The first paid tribute to our movement’s 19th century roots as entertainers of the common folk. Graham introduced a number of genres the band were unfamiliar with (jazz, swing, rock, etc) and developed a repertoire designed purely to entertain. Often incorporating a keyboard and vocalists, he actively sought opportunities to perform this repertoire; the annual Woolston Black Tie Ball (which surprised as many people within the band as without with the bands ability to entertain in this setting), the annual Flaxwood Festival, collaborations with rock group The Eastern, looping artist Adam Page, Julian Hay’s online DIY Music Project, and a groundbreaking CD recording of largely jazz standards; Rhythm ‘n’ Brass.

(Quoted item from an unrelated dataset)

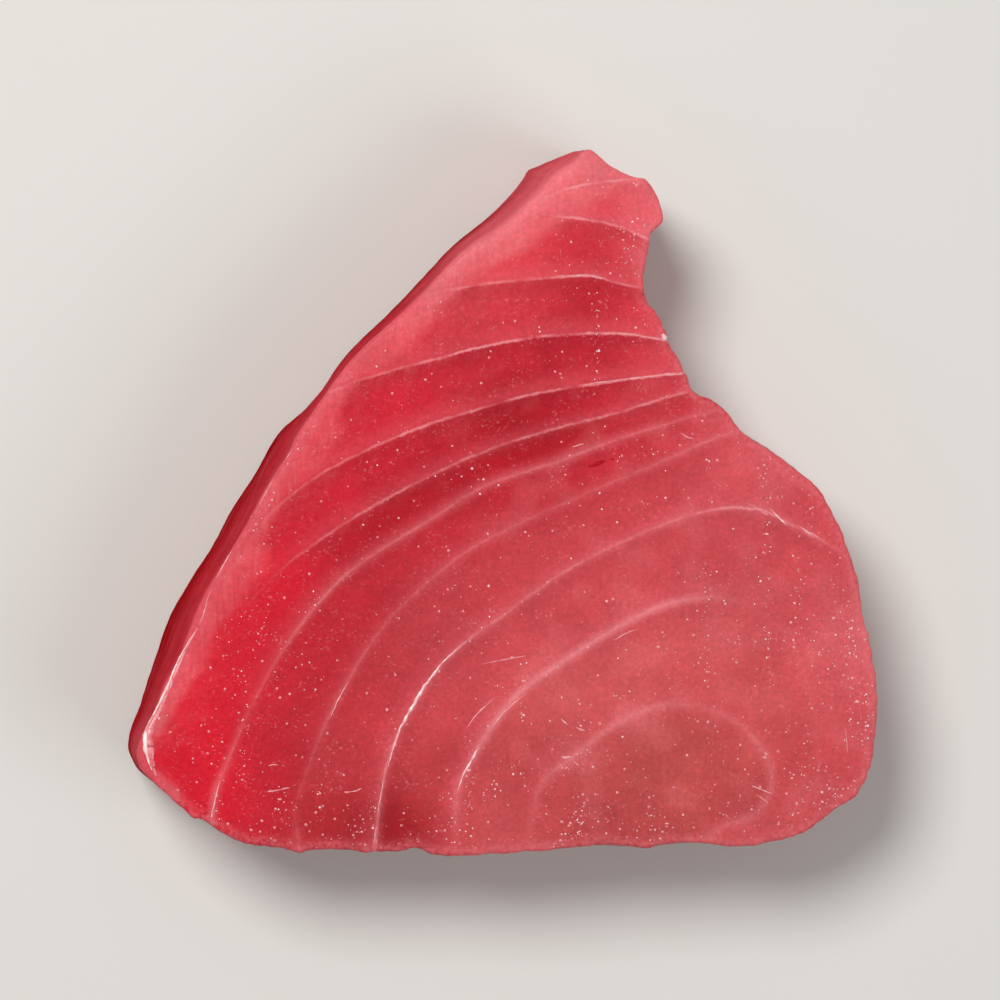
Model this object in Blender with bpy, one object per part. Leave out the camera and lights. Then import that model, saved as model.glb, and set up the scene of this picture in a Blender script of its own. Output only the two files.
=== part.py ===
"""Raw tuna steak: one thick slice cut across a skinned loin, lying on its flat cut face.

The slice is drawn as one closed outline at its foot. Its wall climbs from a small rounded foot edge to
a rounded top edge, and leans in over the stretch where the skin was trimmed away. The upper cut face is
crowned a little, sags towards its edge and has the shallow swells of soft flesh.

Lengths are in millimetres up to the mesh, which is in metres. +Z is up, and the origin is at the middle of
the bounding box's floor.
"""

import math

import bmesh
import bpy
from mathutils import Vector, noise
from mathutils.geometry import delaunay_2d_cdt

MM = 0.001

# Driving dimensions, in millimetres.
LENGTH = 108.6  # along X, from the blunt left end to the right flank
DEPTH = 102.2  # along Y, from the lower edge to the top of the tail
THICKNESS = 24.0  # the cut's thickness at its middle, before the swells
FOOT_RADIUS = 1.6  # rounding where the wall meets the surface that it lies on
TOP_RADIUS = 1.9  # rounding where the wall meets the upper cut face
EDGE_SAG = 0.9  # how far the upper face drops by the time it reaches its edge
EDGE_SAG_WIDTH = 9.0  # the width of the band in which it drops
SWELL_HEIGHT = 0.7  # shallow hills and hollows of the upper face
SWELL_SIZE = 26.0
WALL_BELLY = 0.4  # how far the wall bulges at half height
WALL_WAVE = 0.4  # unevenness that the knife and the soft flesh leave in the wall
WALL_WAVE_SIZE = 13.0

# The foot's outline, counterclockwise, as x, y and the lean: how far the top edge stands inside the foot.
LOWER_EDGE = (
    (-53.6, -34.0, 1.8),
    (-51.3, -39.6, 0.7),
    (-45.4, -45.4, 0.2),
    (-37.1, -49.4, 0.0),
    (-26.1, -50.2, 0.0),
    (-13.4, -50.1, 0.0),
    (-6.0, -51.2, 0.0),
    (7.5, -50.4, 0.0),
    (20.9, -50.1, 0.0),
    (33.5, -50.3, 0.0),
)
RIGHT_FLANK = (
    (41.6, -49.6, 0.0),
    (48.4, -46.1, 0.0),
    (52.9, -42.4, 0.0),
    (54.8, -35.0, 0.0),
    (54.7, -26.0, 0.0),
    (53.0, -17.5, 0.0),
    (51.0, -8.0, 0.0),
    (46.8, 1.2, 0.0),
)
NECK = (
    (40.0, 6.4, 0.0),
    (33.9, 12.2, 0.0),
    (28.2, 16.2, 0.0),
    (25.7, 21.2, 0.0),
    (22.3, 27.8, 0.0),
    (20.5, 33.4, 0.0),
    (21.4, 38.0, 0.0),
)
TAIL = (
    (23.3, 40.8, 0.0),
    (22.4, 44.4, 0.0),
    (20.1, 47.0, 0.0),
    (12.6, 50.9, 0.6),
    (6.6, 49.4, 2.4),
)
SKIN_SIDE = (
    (-3.8, 39.7, 3.4),
    (-13.4, 30.5, 2.6),
    (-23.9, 18.5, 1.4),
    (-32.3, 9.6, 1.2),
    (-38.9, -1.2, 2.1),
    (-45.6, -12.8, 2.9),
    (-50.0, -22.4, 3.0),
    (-52.8, -29.0, 2.6),
)
OUTLINE = LOWER_EDGE + RIGHT_FLANK + NECK + TAIL + SKIN_SIDE

# How finely the shape is cut into facets.
STEPS_PER_SPAN = 4  # points between one outline point and the next
ROUNDING_STEPS = 3  # rings over each rounded edge
WALL_RINGS = 5  # rings on the plain part of the wall
FACE_SPACING = 3.2  # between the points of the upper face

FLESH_COLOUR = (0.53, 0.06, 0.07, 1.0)
FLESH_ROUGHNESS = 0.35


def clear_scene():
    for old in list(bpy.data.objects):
        bpy.data.objects.remove(old, do_unlink=True)


def spline_point(before, start, end, after, share):
    """The point at `share` of the way from start to end, on a centripetal curve through the outline."""
    points = (before, start, end, after)
    knots = [0.0]
    for first, second in zip(points, points[1:]):
        knots.append(knots[-1] + math.sqrt((second - first).length))
    at = knots[1] + share * (knots[2] - knots[1])

    def blend(first, second, low, high):
        return first * ((high - at) / (high - low)) + second * ((at - low) / (high - low))

    outer = [blend(points[i], points[i + 1], knots[i], knots[i + 1]) for i in range(3)]
    inner = [blend(outer[i], outer[i + 1], knots[i], knots[i + 2]) for i in range(2)]
    return blend(inner[0], inner[1], knots[1], knots[2])


def foot_outline():
    """The smooth foot outline as (point, lean) pairs, stretched to the driving length and depth."""
    marks = [Vector(mark) for mark in OUTLINE]
    count = len(marks)
    curve = []
    for i in range(count):
        four = [marks[(i + step) % count] for step in (-1, 0, 1, 2)]
        curve += [spline_point(*four, share / STEPS_PER_SPAN) for share in range(STEPS_PER_SPAN)]
    low = [min(point[axis] for point in curve) for axis in (0, 1)]
    high = [max(point[axis] for point in curve) for axis in (0, 1)]
    stretch = [size / (b - a) for size, a, b in zip((LENGTH, DEPTH), low, high)]
    outline = []
    for point in curve:
        x, y = [(point[axis] - (low[axis] + high[axis]) / 2) * stretch[axis] for axis in (0, 1)]
        outline.append((Vector((x, y)), max(point.z, 0.0)))
    return outline


def outward_normals(points):
    """The outline's outward normal at each point, for a counterclockwise outline."""
    normals = []
    for i, point in enumerate(points):
        along = points[(i + 1) % len(points)] - points[i - 1]
        normals.append(Vector((along.y, -along.x)).normalized())
    return normals


def swell(x, y):
    return SWELL_HEIGHT * noise.noise(Vector((x / SWELL_SIZE, y / SWELL_SIZE, 2.7)))


def face_height(x, y, edge_distance):
    """Height of the upper face, which sags in the band along its edge."""
    closeness = max(0.0, 1.0 - edge_distance / EDGE_SAG_WIDTH)
    return THICKNESS + swell(x, y) - EDGE_SAG * closeness * closeness


def wall_profile():
    """(height share, inset in mm, drop in mm) of each ring, from the flat foot to the upper face."""
    rings = []
    for step in range(ROUNDING_STEPS):
        angle = math.pi / 2 * step / ROUNDING_STEPS
        inset = FOOT_RADIUS * (1 - math.sin(angle))
        rings.append((0.0, inset, -FOOT_RADIUS * (1 - math.cos(angle))))
    for ring in range(WALL_RINGS):
        share = ring / (WALL_RINGS - 1)
        low, high = FOOT_RADIUS / THICKNESS, 1 - TOP_RADIUS / THICKNESS
        rings.append((low + share * (high - low), 0.0, 0.0))
    for step in range(1, ROUNDING_STEPS + 1):
        angle = math.pi / 2 * step / ROUNDING_STEPS
        inset = TOP_RADIUS * (1 - math.cos(angle))
        rings.append((1.0, inset, TOP_RADIUS * (1 - math.sin(angle))))
    return rings


def ring_points(outline, normals, share, inset, drop):
    """One ring of the wall, in mm. Only the flat foot itself, at height 0, is perfectly even."""
    ring = []
    for (point, lean), normal in zip(outline, normals):
        top = face_height(point.x, point.y, 0.0)
        z = share * top - drop
        height = z / top
        belly = WALL_BELLY * math.sin(math.pi * height)
        place = Vector((point.x, point.y, z)) / WALL_WAVE_SIZE
        wave = WALL_WAVE * noise.noise(place) * math.sin(math.pi * height)
        x, y = point - normal * (inset + lean * height - belly - wave)
        ring.append(Vector((x, y, z)))
    return ring


def distance_to_ring(point, ring):
    """The shortest distance in plan from a point to a closed ring."""
    best = math.inf
    for first, second in zip(ring, ring[1:] + ring[:1]):
        run = second.xy - first.xy
        share = max(0.0, min(1.0, (point - first.xy).dot(run) / run.length_squared))
        best = min(best, (first.xy + run * share - point).length)
    return best


def face_grid(ring):
    """Staggered points over the box of a ring, in rows, for the inside of the upper face."""
    row_spacing = FACE_SPACING * math.sqrt(3) / 2
    x_low, x_high = min(p.x for p in ring), max(p.x for p in ring)
    y_low, y_high = min(p.y for p in ring), max(p.y for p in ring)
    points = []
    for row in range(1, int((y_high - y_low) / row_spacing) + 1):
        shift = FACE_SPACING / 2 * (row % 2)
        for column in range(int((x_high - x_low) / FACE_SPACING) + 1):
            points.append(Vector((x_low + shift + column * FACE_SPACING, y_low + row * row_spacing)))
    return points


def inside(point, ring):
    """Whether a point lies inside a closed ring, by counting the edges to its right."""
    crossings = 0
    for first, second in zip(ring, ring[1:] + ring[:1]):
        if (first.y > point.y) == (second.y > point.y):
            continue
        share = (point.y - first.y) / (second.y - first.y)
        crossings += first.x + share * (second.x - first.x) > point.x
    return crossings % 2 == 1


def fill_ring(bm, ring, ring_verts, extra, height_at, upwards):
    """Closes a ring with triangles, through extra points inside it at height_at(point)."""
    flat = [point.xy for point in ring] + extra
    count = len(ring)
    edges = [(i, (i + 1) % count) for i in range(count)]
    _, _, faces, sources, _, _ = delaunay_2d_cdt(flat, edges, [], 1, 1e-6)
    verts = list(ring_verts)
    verts += [bm.verts.new((*point, height_at(point))) for point in extra]
    for face in faces:
        corners = [verts[sources[corner][0]] for corner in face]
        bm.faces.new(corners if upwards else corners[::-1])


def make_steak():
    outline = foot_outline()
    normals = outward_normals([point for point, _ in outline])
    rings = [ring_points(outline, normals, *level) for level in wall_profile()]
    bm = bmesh.new()
    loops = [[bm.verts.new(point) for point in ring] for ring in rings]
    count = len(outline)
    for lower, upper in zip(loops, loops[1:]):
        for i in range(count):
            after = (i + 1) % count
            bm.faces.new((lower[i], lower[after], upper[after], upper[i]))

    fill_ring(bm, rings[0], loops[0], [], None, upwards=False)

    brim = rings[-1]
    extra = []
    distances = {}
    for point in face_grid(brim):
        distance = distance_to_ring(point, brim)
        if distance > FACE_SPACING / 2 and inside(point, brim):
            extra.append(point)
            distances[tuple(point)] = distance
    fill_ring(
        bm, brim, loops[-1], extra, lambda p: face_height(p.x, p.y, distances[tuple(p)]), upwards=True
    )

    bmesh.ops.recalc_face_normals(bm, faces=bm.faces)
    x_middle = (min(v.co.x for v in bm.verts) + max(v.co.x for v in bm.verts)) / 2
    y_middle = (min(v.co.y for v in bm.verts) + max(v.co.y for v in bm.verts)) / 2
    bmesh.ops.translate(bm, verts=bm.verts, vec=(-x_middle, -y_middle, 0.0))
    bmesh.ops.scale(bm, verts=bm.verts, vec=(MM, MM, MM))
    mesh = bpy.data.meshes.new("tuna_steak")
    bm.to_mesh(mesh)
    bm.free()
    mesh.shade_smooth()
    mesh.materials.append(flesh_material())
    steak = bpy.data.objects.new("tuna_steak", mesh)
    bpy.context.scene.collection.objects.link(steak)


def flesh_material():
    """Moist raw red flesh: deep red, fairly glossy."""
    material = bpy.data.materials.new("raw_tuna_flesh")
    material.use_nodes = True
    shader = material.node_tree.nodes["Principled BSDF"]
    shader.inputs["Base Color"].default_value = FLESH_COLOUR
    shader.inputs["Roughness"].default_value = FLESH_ROUGHNESS
    shader.inputs["Metallic"].default_value = 0.0
    return material


clear_scene()
make_steak()
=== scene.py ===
"""Raw tuna steak, laid out as a Blender add-on and run as a script.

A thick slice of raw loin lies on its cut face. Its muscle is stacked in nested flakes, and each flake is
parted from the next by a septum, a thin pale sheet of connective tissue. The pieces are the flesh itself,
the bright and the faint threads that stand out along the septa, the rib of fascia along the trimmed side
with the softer tissue at its root, whose white and pink also paint the highlight along that ridge, a fleck
of fat, two streaks of blood, the beads of moisture, whose pale colour is a painted glint, and the crumbs
that the saw left. The flesh's colour holds painted shade and light beside the septa and painted shade down
its walls.

Lengths are in millimetres while a shape is worked out, and in metres once it is in a mesh.
"""

import math
from functools import partial

import bpy
import numpy as np
from bpy.props import FloatProperty, FloatVectorProperty, IntProperty, PointerProperty
from mathutils import Matrix, Vector, noise
from mathutils.geometry import delaunay_2d_cdt
from mathutils.kdtree import KDTree


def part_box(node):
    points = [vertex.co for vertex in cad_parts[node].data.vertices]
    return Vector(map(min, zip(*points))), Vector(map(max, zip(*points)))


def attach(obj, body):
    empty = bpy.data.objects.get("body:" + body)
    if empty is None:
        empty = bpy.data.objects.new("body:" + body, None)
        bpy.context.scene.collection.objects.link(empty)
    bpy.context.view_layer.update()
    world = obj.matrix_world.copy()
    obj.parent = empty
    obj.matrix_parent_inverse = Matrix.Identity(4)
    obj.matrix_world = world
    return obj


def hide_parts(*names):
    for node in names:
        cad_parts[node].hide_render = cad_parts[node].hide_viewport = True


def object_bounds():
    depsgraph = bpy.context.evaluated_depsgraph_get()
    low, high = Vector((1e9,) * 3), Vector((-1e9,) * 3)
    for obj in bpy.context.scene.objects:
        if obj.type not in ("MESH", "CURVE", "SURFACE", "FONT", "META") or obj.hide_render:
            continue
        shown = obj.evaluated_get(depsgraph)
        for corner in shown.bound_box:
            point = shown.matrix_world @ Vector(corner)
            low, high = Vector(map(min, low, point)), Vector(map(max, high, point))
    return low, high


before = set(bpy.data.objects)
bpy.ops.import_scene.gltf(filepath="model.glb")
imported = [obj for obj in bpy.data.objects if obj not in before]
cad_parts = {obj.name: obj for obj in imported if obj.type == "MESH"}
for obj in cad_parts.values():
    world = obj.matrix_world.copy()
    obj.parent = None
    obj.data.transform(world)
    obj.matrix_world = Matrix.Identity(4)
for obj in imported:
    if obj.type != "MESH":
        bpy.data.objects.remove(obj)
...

However the more influential direction was to develo-p Woolston’s high art repertoire, demonstrating to the wider arts community that brass bands are a legitimate art form. Graham re-established links with the Christchurch Symphony Orchestra and Christchurch City Choir, resulting in combined concerts and a CD recording. He championed commissions for original brass works by established orchestral composers, performed numerous New Zealand premiers, and developed the annual performances of ANZAC Remembered, Seriously Brass and Christmas at the Cathedral as vehicles for serious works.

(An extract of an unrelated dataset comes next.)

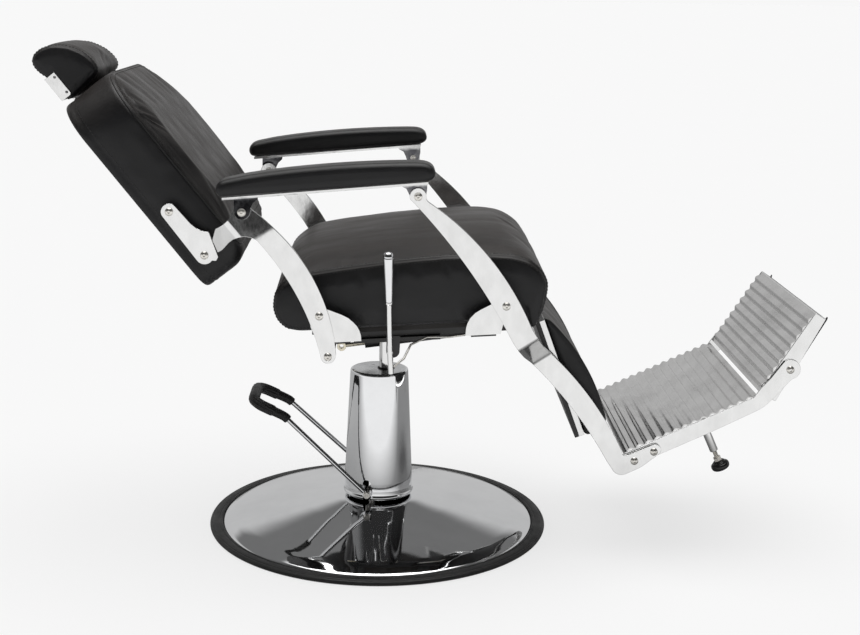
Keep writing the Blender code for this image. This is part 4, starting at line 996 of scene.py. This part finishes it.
def make_release_lever():
    tilt = math.radians(-1.4)
    rod = [(x, RELEASE_Y, z) for x, z in ((0.0215, 0.3765), RELEASE_PIVOT, RELEASE_TIP)]
    bar = sweep("look_release_rod", smooth_path(rod, 60, 0.02), 0.0048, 32)
    hub = pin("hub", RELEASE_PIVOT, 0.0055, -0.2790, -0.2672, 40, 0.0012)
    collar = turned("collar", [(0, 0.0030), (0.0062, 0.0030), (0.0064, 0.0022), (0.0064, -0.0006),
                               (0.0056, -0.0016), (0, -0.0016)], 40,
                    Matrix.Translation((RELEASE_TIP[0], RELEASE_Y, 0.5010)) @ Matrix.Rotation(tilt, 4, "Y"))
    piece(joined(bar, hub, collar), "release_lever", ROD_CHROME, "chrome", "release_rod")
    profile = [(0, 0.0890), (0.0046, 0.0881), (0.0078, 0.0856), (0.0091, 0.0818), (0.0093, 0.0796),
               (0.0088, 0.0790), (0.0088, 0.0781), (0.0094, 0.0773), (0.0092, 0.0700), (0.0080, 0.0430),
               (0.0070, 0.0180), (0.0066, 0.0012), (0.0058, 0.0), (0, 0.0)]
    grip = turned("look_release_grip", rounded(profile, 0.0010, 3, False), 56,
                  Matrix.Translation((RELEASE_TIP[0], RELEASE_Y, 0.5034)) @ Matrix.Rotation(tilt, 4, "Y"))
    piece(grip, "release_lever", CHROME, "chrome", "release_grip", 45.0)
    hook = ([(0.0132, 0.4410), (0.0128, 0.4200)] + arc((0.0245, 0.4140), 0.0117, 180, 360, 20)
            + [(0.0366, 0.4240), (0.0372, 0.4415)])
    piece(plate("look_release_hook", hook, -0.2660, -0.2630, 0.0005, 0.002), "seat", BLACK_STEEL,
          "black_steel", "release_hook", weighted=True)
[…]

Finally his tenacity established Woolston as the first brass band in New Zealand to forge an ongoing relationship with their local arts festivals, resulting in brass band concerts being included and promoted alongside the “contemporary and classical music, dance, theatre, and visual arts” that are the standard fare of arts festivals. Although brass bands arguably still have a long way to go before they receive the same respect/funding that other New Zealand arts organisations enjoy, Graham’s tenure with Woolston has certainly assisted the process.